Donald Trump will enter the White House with a problem no president has had: His sprawling international business empire poses the potential for conflicts of interest on an unprecedented scale. He owes large amounts of money to foreign banks, including those in Germany and China—a possible point of leverage on a commander in chief. His family-run company does deals with foreign investors and groups with political ties and interests that could run contrary to US national security concerns. With his new Washington, DC, hotel in a federally owned government building, the Trump Organization could have to negotiate with the Trump administration.
There still remains so much publicly unknown about his wide-ranging business operations that all the potential conflicts of interest cannot be identified. Presidents must file a relatively undetailed personal financial disclosure, but no law compels a president to be fully transparent about his finances (Trump can keep hiding his tax returns) or to divest himself from his financial interests. Conflict-of-interest rules that cover federal employees do not apply to the president. Most presidents do take steps to distance themselves from their assets, but Trump has not yet detailed his plan for doing so. And in his case, his vast holdings could pose a serious constitutional problem.
Richard Painter, an attorney who served as George W. Bush’s chief White House ethics lawyer, thinks Trump could run into trouble with Article One, Section 9 of the Constitution—the emoluments clause. The clause prohibits anyone in federal office from holding a title of nobility granted by a foreign king and from accepting gifts from foreign governments. In the years before the Constitution was drafted, it was common for European monarchs to lavish gifts on ambassadors and other foreign government officials. Several early American diplomats received bejeweled trinkets and fancy horses from European nobles. The emoluments clause was designed to prevent officials from pocketing gifts that might influence them, and it requires congressional approval for senior federal office holders to accept gifts from foreign governments. And, Painter says, the clause can be interpreted as a prohibition on a government official benefiting financially from a relationship with a foreign government. And Trump appears to have just that. An investigation by the New York Times found that the president-elect holds a 30 percent stake in a partnership that borrowed $950 million from four lenders, including the Bank of China, which is owned by the Chinese government.
“Any payments from foreign governments or payments from banks controlled by foreign governments would fall under the emoluments clause,” Painter notes. “The loans from the Bank of China could be an issue. If I were him, I’d want to be on the safe side and get rid of all that. If I were his lawyer, that would be on the top of my list.”

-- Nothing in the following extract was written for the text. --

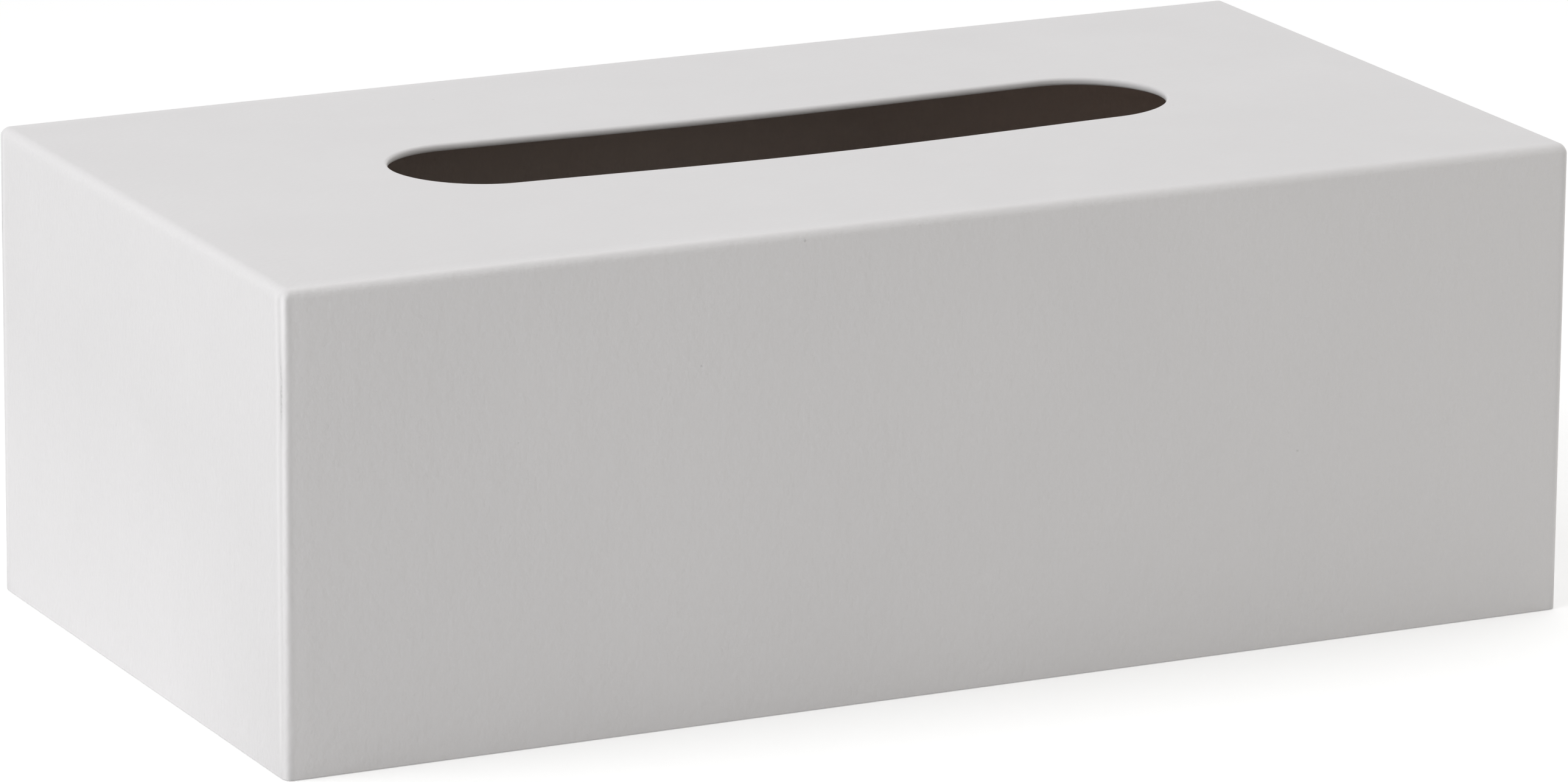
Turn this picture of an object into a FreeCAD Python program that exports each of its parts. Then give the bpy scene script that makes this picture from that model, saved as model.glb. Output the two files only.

The emoluments clause has never been litigated, at least relating to a president. But questions regarding its application were raised in September—in connection with Hillary Clinton. Erik Jensen, a law professor emeritus at Case Western Reserve, was among the legal scholars who argued that the Clinton Foundation’s acceptance of gifts from foreign governments, when Clinton was secretary of state, may have violated the emoluments clause. He agrees with Painter that Trump’s holdings are problematic. Jensen says he would advise Trump to dump any asset or liability that is connected to a foreign power. “The underlying concern is divided loyalties, and I think a reasonable governmental officer would stay as far away from the fuzzy areas (or uncharted waters—pick your metaphor) as possible,” Jensen says.
Painter predicts that if the Democrats were to gain control of any house of Congress during Trump’s administration, they could cite the emoluments clause as the basis to mount a potentially embarrassing investigation into Trump’s opaque finances. “They’ll do the investigating and play the game,” Painter says. “And if there’s even a whiff of an emolument clause violation, it will make Hillary’s emails look like a walk in the park.”
The Trump campaign did not respond to a request for comment, but the Trump’s Organization’s general counsel, Michael Cohen, told CNN on Thursday that Trump’s plan is to place his assets in a “blind trust” that will be managed by his eldest children while he holds office. Trump floated this as a possibility during the campaign. But the plan Trump and his lawyer have described is not really a “blind” trust. A true blind trust is intended to remove conflicts of interest by obscuring a person’s assets. Trump is well aware of his assets—after all, in most cases they are prominently branded with his name. Just handing them over to his kids to oversee will not remove the potential conflicts of interest.
When pressed on Trump’s plan for his business holdings, Cohen said, “Will we be able to appease everybody? The answer is no.” Cohen added. “But everything will be done legally. He’s not interested in the company anymore. He said it yesterday in front of a whole group of people. He’s interested in fixing America.”
Unwinding real estate holdings—which make up the majority of Trump’s assets—can be a long and complicated process. One way to place his financial interests in an actual blind trust, Painter says, would entail moving them into a holding company and then taking that company public. The proceeds from the sale of shares in this new entity would be placed in a trust that was managed for Trump’s benefit—without Trump knowing what assets the trust held. It seems unlikely, however, that Trump would part with his beloved golf courses and hotels. And this course of action would essentially require selling off a business that is managed by his three oldest children, leaving them out in the cold (but still presumably with millions of dollars).
Without taking such measures, Trump will assume office as the most conflicted president in American history. And that may be fine with him. As Painter say, “He’s never been one to worry about appearances.”